The plans for the second phase include incorporating ground or air source heating and solar panels into a proposed modern extension to achieve sustainable year-round use of the whole building. It will also include an upgrade of the annex with accessible facilities, storage and when combined with the new extension, room for a café and welcome desk/Visitor Information Point, designed to attract visitors to Wymondham town centre.
Laura Williams of the Architectural Heritage Fund said: “The medieval Becket’s Chapel is such an important building, not just for Wymondham but for the nation. The work being led by Norfolk Historic Buildings Trust will secure its future and provide a special place for local people and visitors to use and enjoy all year round. We are proud to be supporting the next development phase with this grant, building on the funding we have awarded over the past five years”.

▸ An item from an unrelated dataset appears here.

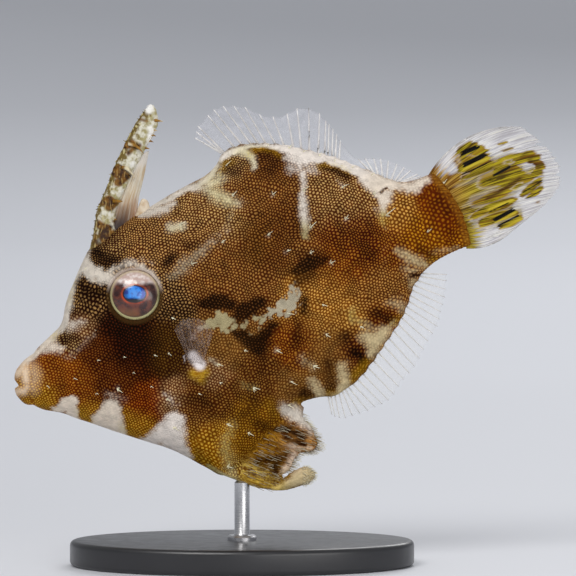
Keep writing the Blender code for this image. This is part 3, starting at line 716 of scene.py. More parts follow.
creamMarks = {
    "backRidge": ([(216, 161, 3), (228, 154, 4), (240, 149, 4), (252, 146, 3), (264, 145, 3),
        (280, 147, 4), (296, 152, 6), (312, 157, 6), (330, 160, 3), (346, 166, 4), (362, 173, 6),
        (378, 181, 7), (394, 186, 6)], 1.0, 3.5),
    "ridgeTop": ([(314, 152, 4), (330, 155, 4), (346, 161, 4), (356, 166, 3)], 1.0, 3),
    "napeEdge": ([(140, 216, 2), (150, 207, 4), (165, 199, 4), (180, 193, 3), (196, 186, 4),
        (209, 176, 4), (217, 166, 3)], 1.0, 4),
    "nape": ([(146, 214, 4), (156, 211, 6), (166, 208, 6), (173, 203, 4)], 0.8, 6),
    "napeFlush": ([(196, 189, 4), (208, 184, 9), (219, 178, 8)], 0.7, 9),
    "shoulder": ([(236, 152, 5), (246, 153, 6), (252, 160, 4), (254, 167, 2.5)], 0.9, 5),
    "saddle": ([(202, 188, 4), (214, 194, 8), (227, 199, 8), (238, 204, 5)], 0.74, 10),
    "neckSpot": ([(171, 227, 6), (182, 226, 5)], 0.75, 6),
    "slantBand": ([(172, 276, 6), (181, 268, 8), (191, 261, 7), (202, 252, 7), (213, 243, 5)], 0.5, 9),
    "slantFade": ([(216, 240, 5), (226, 229, 6), (232, 215, 6)], 0.3, 8),
    "browBand": ([(82, 264, 8), (91, 270, 9), (100, 275, 8), (110, 279, 6)], 0.95, 5),
    "aboveEye": ([(112, 271, 5), (121, 266, 4), (131, 264, 4), (141, 267, 5), (151, 273, 5),
        (158, 282, 4)], 0.75, 6),
    "aboveEyeFlush": ([(140, 257, 5), (153, 262, 6)], 0.28, 7),
    "faceEdge": ([(89, 246, 4), (80, 262, 6), (73, 284, 6), (68, 304, 6), (61, 322, 7), (50, 338, 6),
        (38, 350, 4), (30, 355, 5), (24, 362, 4)], 0.9, 4),
    "snoutPatch": ([(65, 324, 6), (74, 327, 8), (83, 324, 4)], 0.62, 8),
    "snoutPatchTwo": ([(42, 350, 5), (50, 347, 7), (61, 350, 5)], 0.78, 7),
    "cheekLine": ([(68, 358, 4), (78, 348, 5), (86, 339, 5), (92, 333, 4)], 0.34, 7),
    "throatOne": ([(55, 408, 3), (60, 408, 5), (66, 405, 7), (72, 404, 6), (72, 418, 6)], 1.0, 3.5),
    "throatTwo": ([(94, 424, 5), (98, 420, 8), (110, 410, 10), (117, 427, 9), (122, 432, 6),
        (104, 426, 9)], 1.0, 5),
    "chestPale": ([(143, 440, 4), (150, 441, 8), (163, 434, 11), (175, 422, 10), (172, 440, 13),
        (186, 456, 5)], 0.95, 6),
    "chestFade": ([(176, 404, 5), (168, 396, 5)], 0.42, 8),
    "throatFade": ([(108, 396, 6), (124, 400, 5)], 0.35, 7),
    "bellyStreak": ([(232, 424, 5), (226, 440, 7), (226, 455, 8), (229, 466, 8), (236, 474, 6)], 0.55, 9),
    "keelEdge": ([(208, 467, 2), (224, 476, 3), (240, 484, 3), (256, 489, 2)], 0.9, 3),
    "flapCream": ([(285, 407, 5), (294, 413, 9), (304, 422, 8), (310, 431, 4)], 0.9, 8),
    "flapBetween": ([(288, 447, 4), (300, 448, 4), (311, 447, 3)], 0.6, 5),
    "flapNotch": ([(293, 456, 5), (291, 466, 6), (283, 471, 3)], 0.9, 4),
    "hook": ([(300, 476, 10), (309, 476, 8), (286, 487, 6), (272, 489, 3)], 0.95, 4),
    "midHalo": ([(244, 385, 6), (255, 388, 6)], 0.42, 9),
    "sideHalo": ([(304, 359, 6), (312, 366, 7)], 0.45, 9),
    "sidePatch": ([(313, 383, 6), (320, 395, 8)], 0.75, 9),
    "rearOne": ([(342, 366, 4), (343, 378, 7), (341, 391, 8), (333, 396, 3)], 0.8, 8),
    "rearTwo": ([(366, 336, 7), (375, 341, 10), (383, 334, 9), (392, 324, 4), (371, 353, 6)], 0.85, 9),
    "rearTwoFade": ([(357, 322, 5), (372, 328, 5)], 0.55, 7),
    "rearHaze": ([(351, 312, 6), (352, 322, 5)], 0.5, 7),
    "rearThree": ([(388, 301, 4), (400, 304, 7), (404, 312, 5)], 0.55, 9),
    "haloTop": ([(342, 185, 4), (336, 183, 4)], 0.35, 6),
    "stalkUnder": ([(399, 250, 4), (411, 257, 7), (424, 264, 6)], 0.68, 8),
    "stalkUnderFade": ([(386, 246, 5), (380, 290, 2)], 0.2, 8),
    "stalkUnderTwo": ([(404, 266, 4), (414, 272, 7), (412, 284, 6)], 0.55, 8),
    "stalkMargin": ([(428, 257, 3), (442, 251, 4), (456, 247, 4)], 0.45, 6),
    "stalkTop": ([(396, 186, 5), (411, 188, 7), (420, 183, 6), (428, 178, 4)], 0.85, 6),
    "junction": ([(286, 156, 5), (300, 161, 8), (315, 160, 6)], 0.8, 7),
    "junctionFlush": ([(290, 168, 6), (314, 169, 5)], 0.5, 6),
    "bar": ([(302, 172, 4), (303, 184, 4), (303, 198, 4), (304, 208, 5), (305, 217, 6), (306, 228, 5),
        (306, 238, 3)], 0.76, 5),
    "triangle": ([(363, 180, 5), (376, 186, 8), (386, 195, 8), (384, 207, 5), (384, 217, 3)], 0.92, 6),
    "triangleFade": ([(376, 208, 4), (384, 226, 4)], 0.45, 7),
    "armpitFade": ([(199, 330, 3), (190, 338, 3)], 0.5, 4),
    "finFleck": ([(184, 356, 1), (186, 363, 1)], 0.8, 2),
    "finRear": ([(210, 360, 4), (218, 364, 4)], 0.55, 5),
}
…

With work nearing completion we managed to take some last close ups before the scaffolding was removed from the interior of the chapel.
New lighting and repairs to the timber
Although scaffolding still remained ouside we were finally able to unveil the chapel to our summer party guests on Sunday 25 June (in 30+ degrees heat!).
The chapel was officially opened by the Mayor of Wymondham.
At the event we also announced that our new operating name is Historic Norfolk, although Norfolk Historic Buildings Trust remains our official name.
Becket's Chapel was removed from Historic England's Buildings at Risk register.